In his new book, author and Georgetown sociology professor Michael Eric Dyson sees a nation that is deeply troubled. And most of it boils down to race.
In just a few years, the United States has witnessed the election of its first black president followed by a president whose victory was celebrated by the Ku Klux Klan.
In his new book, “Tears We Cannot Stop: A Sermon to White America,” Dyson writes that the two events may not be unrelated.
Trump’s campaign denounced the endorsement of a KKK-linked newspaper. Still, Dyson sees the fact that such groups felt emboldened enough to publicly support his candidacy as evidence of a deep division.
“There’s no question that white America felt a sense of resentment — a sense of collective revenge,” particularly those who espouse white supremacy, he said.
Dyson will join former Attorney General Eric Holder for a discussion on “Race: The American Cauldron” during a program from 3 p.m. to 4:45 p.m. Wednesday at the Jimmy Carter Presidential Library & Museum, 441 Freedom Pkwy. N.E.

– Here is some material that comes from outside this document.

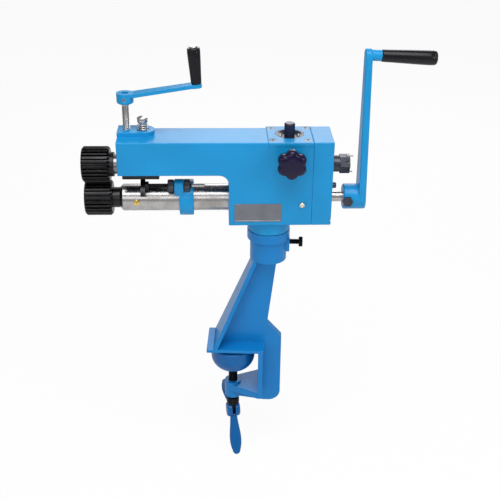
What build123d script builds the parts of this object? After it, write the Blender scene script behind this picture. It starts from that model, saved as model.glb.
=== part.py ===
from build123d import *

import os
from math import acos, cos, degrees, pi, radians, sin, tan

# A hand-cranked machine that crimps and beads sheet metal, clamped to the edge of a bench. Millimetres.
# The origin is the centre of the bench clamp, on the table's underside, where the bench top is gripped.
# +X runs along the shafts towards the crank, +Y away from the operator, +Z up.

# ---------------------------------------------------------------- fits
running = 0.05  # radial clearance of a shaft in its bush, and of a screw in its thread
seat = 0.03  # radial clearance of a piece that is fixed in its bore
gap = 0.3  # between faces that pass each other

# ---------------------------------------------------------------- stand
stand_turn = -3.58  # degrees, how far the stand is turned under the head
clamp_reach = 51.7  # swivel axis to clamp screw axis
table_length = 86.7
table_overhang = 39.0  # of the table, past the clamp screw, on the side away from the column
table_width = 66.0
table_thickness = 4.7
jaw_depth = 39.7  # clamp screw axis to the column's face
jaw_height = 72.7  # table's underside to the lower arm
wall_flange = 7.0
column_width = 34.9
column_bottom = 103.0
column_corner = 18.0
waist_height = 39.3
waist_step = 22.3
web = 14.0
stem_top_width = 33.0
stem_flange_top = 38.0
stem_flange = 6.5
arm_plate = 11.0
boss_radius = 12.55
boss_rise = 3.0  # screw boss above the lower arm
boss_length = 28.0

# ---------------------------------------------------------------- swivel
swivel_height = 198.6  # seam between head and stand, above the bench
cup_radius = 26.7
cup_depth = 47.8
cup_rim_radius = 31.0
cup_rim = 14.0
cup_floor = 6.0
spigot_radius = 21.0
spigot_length = 41.0
post_flange_radius = 30.7
post_flange = 19.9
post_screw_circle = 10.8
post_screw_radius = 4.0
lock_height = 22.6  # lock bolt below the seam
lock_radius = 4.0
lock_boss_reach = 31.0
lock_bolt_reach = 44.5
lock_head = 5.6
lock_flats = 14.2
slug_length = 3.9

# ---------------------------------------------------------------- clamp screw, pad and handle
screw_radius = 7.0
pad_radius = 33.8
pad_top = 4.5  # below the table, as it stands in the rest position
pad_wall = 14.7
pad_height = 40.5
pad_neck = 9.5
pad_socket = 18.0
collar_radius = 9.8
collar_gap = 4.6  # screw collar below the boss
collar_height = 13.2
pin_drop = 25.4  # handle pin below the collar's top
handle_turn = 13.0  # degrees, about the screw
handle_tip = 33.5  # degrees, how far the handle has tipped towards the operator
wing_droop = 28.5
wing_length = 74.0
wing_width = 18.0
wing_root = 12.0
wing_thickness = 7.0
hub_radius = 12.0
hub_width = 20.4
tongue = 5.0
tongue_radius = 6.5
handle_pin_radius = 3.0

# ---------------------------------------------------------------- head castings
head_height = 122.7
housing_reach = 58.2  # swivel axis to the throat's end
seam_reach = 57.3  # swivel axis to the gear case's seam
case_length = 28.3
arm_length = 151.8
arm_height = 47.7
front_depth = 37.2  # shaft plane to the front face
arm_back = 25.0
case_back = 31.1
throat_corner = 13.0
wall = 7.2
side_wall = 8.0
roof = 8.0
edge_round = 1.6
arm_guide = 60.0  # length of the machined guide at the arm's end
guide_front = 24.4
guide_back = 17.9
plate_reach = 5.0  # the top plate starts this far left of the swivel axis
plate_thickness = 5.0
plate_hole = 20.1
plate_screw_x = 24.2
plate_screw_y = 24.3
plate_screw_radius = 3.0
case_screw_radius = 2.5
case_screw_head = 3.5
case_screw_low = 7.5
case_screw_high = 104.0
pad_plate_height = 7.0
pad_plate_half = 16.3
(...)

Panelists will include Elizabeth Hinton, Black Lives Matters’ co-founder DeRay McKesson and Pulitzer Prize winner Douglas Blackmon.

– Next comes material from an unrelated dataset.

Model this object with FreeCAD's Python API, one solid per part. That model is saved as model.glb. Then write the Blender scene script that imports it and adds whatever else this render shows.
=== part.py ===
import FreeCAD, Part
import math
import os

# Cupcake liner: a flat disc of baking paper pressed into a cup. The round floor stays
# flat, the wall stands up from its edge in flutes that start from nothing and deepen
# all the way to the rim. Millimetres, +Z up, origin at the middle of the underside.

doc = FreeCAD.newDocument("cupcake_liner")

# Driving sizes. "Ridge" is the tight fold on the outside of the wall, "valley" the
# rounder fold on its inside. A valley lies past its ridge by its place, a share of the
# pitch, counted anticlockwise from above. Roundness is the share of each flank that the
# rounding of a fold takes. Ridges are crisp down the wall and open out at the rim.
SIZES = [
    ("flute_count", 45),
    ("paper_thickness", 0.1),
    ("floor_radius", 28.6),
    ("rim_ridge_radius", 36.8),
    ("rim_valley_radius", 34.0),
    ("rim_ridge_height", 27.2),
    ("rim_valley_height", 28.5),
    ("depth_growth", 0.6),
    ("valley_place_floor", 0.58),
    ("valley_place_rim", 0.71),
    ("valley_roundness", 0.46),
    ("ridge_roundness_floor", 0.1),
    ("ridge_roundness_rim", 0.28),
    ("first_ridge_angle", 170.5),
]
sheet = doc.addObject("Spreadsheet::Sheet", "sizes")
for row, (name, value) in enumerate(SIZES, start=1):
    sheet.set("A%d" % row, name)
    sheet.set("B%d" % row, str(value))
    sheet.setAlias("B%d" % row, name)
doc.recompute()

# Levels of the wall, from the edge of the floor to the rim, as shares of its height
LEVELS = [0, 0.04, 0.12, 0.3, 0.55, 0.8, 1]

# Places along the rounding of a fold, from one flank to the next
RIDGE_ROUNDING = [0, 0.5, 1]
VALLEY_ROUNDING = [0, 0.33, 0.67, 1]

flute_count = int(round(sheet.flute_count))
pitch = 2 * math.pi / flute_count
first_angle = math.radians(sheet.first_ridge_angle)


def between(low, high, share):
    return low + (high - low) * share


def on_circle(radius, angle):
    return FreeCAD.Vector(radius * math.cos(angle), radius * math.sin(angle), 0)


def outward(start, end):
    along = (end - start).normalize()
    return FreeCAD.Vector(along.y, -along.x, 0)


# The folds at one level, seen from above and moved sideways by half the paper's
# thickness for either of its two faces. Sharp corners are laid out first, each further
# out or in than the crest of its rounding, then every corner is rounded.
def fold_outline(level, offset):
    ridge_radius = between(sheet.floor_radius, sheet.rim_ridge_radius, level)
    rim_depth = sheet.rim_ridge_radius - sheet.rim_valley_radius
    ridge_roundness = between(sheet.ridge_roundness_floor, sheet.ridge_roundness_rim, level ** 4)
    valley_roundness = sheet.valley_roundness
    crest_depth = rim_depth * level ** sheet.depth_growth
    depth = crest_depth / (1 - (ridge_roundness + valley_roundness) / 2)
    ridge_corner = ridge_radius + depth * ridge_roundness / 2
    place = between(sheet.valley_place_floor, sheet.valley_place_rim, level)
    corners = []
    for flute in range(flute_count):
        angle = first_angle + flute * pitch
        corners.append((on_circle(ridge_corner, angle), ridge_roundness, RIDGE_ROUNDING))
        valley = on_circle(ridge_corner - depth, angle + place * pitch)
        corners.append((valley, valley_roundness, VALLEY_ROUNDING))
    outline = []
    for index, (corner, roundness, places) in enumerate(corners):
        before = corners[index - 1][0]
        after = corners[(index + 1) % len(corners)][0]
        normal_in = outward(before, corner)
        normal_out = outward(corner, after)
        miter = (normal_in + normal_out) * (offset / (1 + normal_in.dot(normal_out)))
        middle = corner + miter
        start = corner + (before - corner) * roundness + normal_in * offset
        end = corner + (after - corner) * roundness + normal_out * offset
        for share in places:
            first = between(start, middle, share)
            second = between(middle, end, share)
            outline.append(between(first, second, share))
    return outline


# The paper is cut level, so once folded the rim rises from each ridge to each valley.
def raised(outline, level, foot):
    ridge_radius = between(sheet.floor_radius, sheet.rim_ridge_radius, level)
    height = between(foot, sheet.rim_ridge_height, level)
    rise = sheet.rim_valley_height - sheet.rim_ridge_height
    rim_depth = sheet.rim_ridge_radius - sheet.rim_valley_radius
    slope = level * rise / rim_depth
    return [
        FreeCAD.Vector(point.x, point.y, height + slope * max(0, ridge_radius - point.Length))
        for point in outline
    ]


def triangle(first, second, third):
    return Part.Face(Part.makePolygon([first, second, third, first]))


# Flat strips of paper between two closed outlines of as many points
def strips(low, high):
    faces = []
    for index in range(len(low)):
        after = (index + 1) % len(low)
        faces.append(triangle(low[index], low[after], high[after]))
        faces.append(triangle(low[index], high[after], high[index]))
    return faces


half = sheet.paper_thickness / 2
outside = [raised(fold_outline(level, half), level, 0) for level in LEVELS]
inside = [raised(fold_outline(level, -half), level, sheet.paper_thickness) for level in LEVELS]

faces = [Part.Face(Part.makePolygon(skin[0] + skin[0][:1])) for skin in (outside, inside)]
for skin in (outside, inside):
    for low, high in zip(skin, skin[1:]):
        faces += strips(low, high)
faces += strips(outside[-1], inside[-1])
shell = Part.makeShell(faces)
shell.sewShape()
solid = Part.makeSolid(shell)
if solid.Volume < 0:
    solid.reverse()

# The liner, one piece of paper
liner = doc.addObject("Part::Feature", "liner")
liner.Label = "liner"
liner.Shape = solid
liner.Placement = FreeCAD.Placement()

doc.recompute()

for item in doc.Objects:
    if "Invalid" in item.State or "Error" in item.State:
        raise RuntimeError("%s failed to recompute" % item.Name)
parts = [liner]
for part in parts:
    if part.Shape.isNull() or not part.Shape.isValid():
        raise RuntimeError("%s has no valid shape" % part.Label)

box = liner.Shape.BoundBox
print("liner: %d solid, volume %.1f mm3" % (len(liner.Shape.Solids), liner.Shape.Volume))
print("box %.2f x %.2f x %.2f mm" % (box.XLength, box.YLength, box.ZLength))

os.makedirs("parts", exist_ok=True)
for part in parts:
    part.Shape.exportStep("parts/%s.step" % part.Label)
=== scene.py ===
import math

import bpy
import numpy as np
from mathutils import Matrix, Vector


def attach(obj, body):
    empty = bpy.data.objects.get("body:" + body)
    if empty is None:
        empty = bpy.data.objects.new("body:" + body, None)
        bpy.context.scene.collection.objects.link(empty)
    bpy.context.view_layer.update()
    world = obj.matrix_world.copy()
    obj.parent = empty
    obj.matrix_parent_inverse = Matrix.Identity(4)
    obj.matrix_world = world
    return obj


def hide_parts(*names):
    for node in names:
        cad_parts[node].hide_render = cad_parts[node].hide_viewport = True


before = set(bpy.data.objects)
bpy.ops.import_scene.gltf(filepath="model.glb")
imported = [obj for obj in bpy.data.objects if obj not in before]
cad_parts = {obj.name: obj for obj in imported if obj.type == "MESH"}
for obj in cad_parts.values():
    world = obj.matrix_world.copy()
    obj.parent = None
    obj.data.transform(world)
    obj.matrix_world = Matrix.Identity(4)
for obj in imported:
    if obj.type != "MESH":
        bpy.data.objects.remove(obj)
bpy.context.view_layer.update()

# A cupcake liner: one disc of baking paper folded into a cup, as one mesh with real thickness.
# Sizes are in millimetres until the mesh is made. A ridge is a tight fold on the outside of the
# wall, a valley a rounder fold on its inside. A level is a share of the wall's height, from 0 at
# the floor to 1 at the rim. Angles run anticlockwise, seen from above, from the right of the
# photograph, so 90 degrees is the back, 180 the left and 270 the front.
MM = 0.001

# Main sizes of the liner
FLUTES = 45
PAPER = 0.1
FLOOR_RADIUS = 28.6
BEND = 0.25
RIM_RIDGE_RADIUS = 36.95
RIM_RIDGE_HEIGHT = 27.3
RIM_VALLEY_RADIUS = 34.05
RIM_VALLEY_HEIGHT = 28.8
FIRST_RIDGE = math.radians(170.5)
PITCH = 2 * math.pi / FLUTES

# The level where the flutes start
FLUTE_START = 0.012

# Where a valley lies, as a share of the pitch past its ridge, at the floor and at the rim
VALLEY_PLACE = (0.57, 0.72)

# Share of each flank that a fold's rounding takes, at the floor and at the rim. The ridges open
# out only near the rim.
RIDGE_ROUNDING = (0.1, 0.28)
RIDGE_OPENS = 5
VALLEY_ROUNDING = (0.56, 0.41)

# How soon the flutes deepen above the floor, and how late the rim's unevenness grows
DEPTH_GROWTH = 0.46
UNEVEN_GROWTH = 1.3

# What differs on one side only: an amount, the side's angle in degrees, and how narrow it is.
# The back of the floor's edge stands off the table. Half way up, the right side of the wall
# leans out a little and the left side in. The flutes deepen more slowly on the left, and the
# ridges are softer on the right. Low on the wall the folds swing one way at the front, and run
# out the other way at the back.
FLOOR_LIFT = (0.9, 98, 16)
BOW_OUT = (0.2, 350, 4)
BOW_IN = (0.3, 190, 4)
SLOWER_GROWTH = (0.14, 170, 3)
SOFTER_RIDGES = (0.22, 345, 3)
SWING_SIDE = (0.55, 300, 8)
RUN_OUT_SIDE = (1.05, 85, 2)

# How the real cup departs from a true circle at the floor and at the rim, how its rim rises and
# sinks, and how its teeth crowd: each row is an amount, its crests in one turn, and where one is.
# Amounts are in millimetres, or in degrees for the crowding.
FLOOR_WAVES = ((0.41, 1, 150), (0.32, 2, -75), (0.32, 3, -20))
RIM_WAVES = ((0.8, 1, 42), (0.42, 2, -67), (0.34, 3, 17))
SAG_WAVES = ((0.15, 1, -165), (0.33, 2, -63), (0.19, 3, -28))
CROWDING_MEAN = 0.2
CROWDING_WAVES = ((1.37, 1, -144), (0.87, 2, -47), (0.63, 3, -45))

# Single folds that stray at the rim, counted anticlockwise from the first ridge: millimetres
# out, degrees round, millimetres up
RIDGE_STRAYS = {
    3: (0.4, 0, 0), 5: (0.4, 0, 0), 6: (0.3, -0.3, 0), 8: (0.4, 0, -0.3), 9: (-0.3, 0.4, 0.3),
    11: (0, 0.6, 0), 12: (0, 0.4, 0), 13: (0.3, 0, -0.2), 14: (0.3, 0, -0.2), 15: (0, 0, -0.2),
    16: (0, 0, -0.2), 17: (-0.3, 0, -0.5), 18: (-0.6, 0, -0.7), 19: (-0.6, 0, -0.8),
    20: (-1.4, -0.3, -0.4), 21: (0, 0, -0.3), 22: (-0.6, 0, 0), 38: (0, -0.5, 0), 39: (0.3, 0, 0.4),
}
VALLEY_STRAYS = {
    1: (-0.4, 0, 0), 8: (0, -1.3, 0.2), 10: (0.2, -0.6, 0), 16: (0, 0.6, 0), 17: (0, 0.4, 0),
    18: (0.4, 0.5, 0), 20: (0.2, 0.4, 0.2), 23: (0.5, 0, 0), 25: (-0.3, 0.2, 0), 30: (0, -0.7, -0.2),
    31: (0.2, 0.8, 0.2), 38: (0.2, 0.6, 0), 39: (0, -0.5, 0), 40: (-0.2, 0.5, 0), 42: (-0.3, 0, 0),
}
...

This event is free and open to the public with limited seating.
Recently, Dyson said, the nation witnessed some of the worst bigotry that’s been seen in 50 years. He included in that category the administration’s actions aimed at Muslims and immigrants and Trump’s own comments about women.
The white working class, he said, has somehow identified with Trump as a “blue-collar billionaire” when, indeed, “nothing could be further from the truth … They felt that they were voting in their best interests by embracing such a divisive figure who was railing against political correctness and expressing some of the vengeful whiteness that had resurfaced.”
“Tears We Cannot Stop,” is deeply personal for Dyson, who talks about his experience being stopped by the police in Hartford, Conn.
The pain and anger are evident when he also recounts the time his son, Mwata, an anesthesiologist, was also stopped with his young son in a car by a white police officer. The officer at one point asked Mwata if he was stupid and threatened to arrest him when Mwata had done nothing wrong.
In the book, Dyson said he wanted to “communicate a message of social reflection and cultural reaction in a way that would not necessarily alienate our white brothers and sisters, while challenging them.”
Dyson, an ordained Baptist minister, wanted to express those words in the context of a sermon that encouraged the discourse among whites to move beyond head nods to action and to fully understand the impact of white privilege.
He said coalitions must be formed among whites, women, immigrants, blacks and the LGTBQ communities.
“We pull out the full arsenal,” said Dyson. ” We pull out the full weaponry of social resistance. We talk. We tweet. We Facebook. We social media. We march. We organize. We call Congress people. We harass our representatives . We vote down-ballot. We plan for mid-term elections. We challenge redistricting. We march in Moral Monday … We raise our voices.”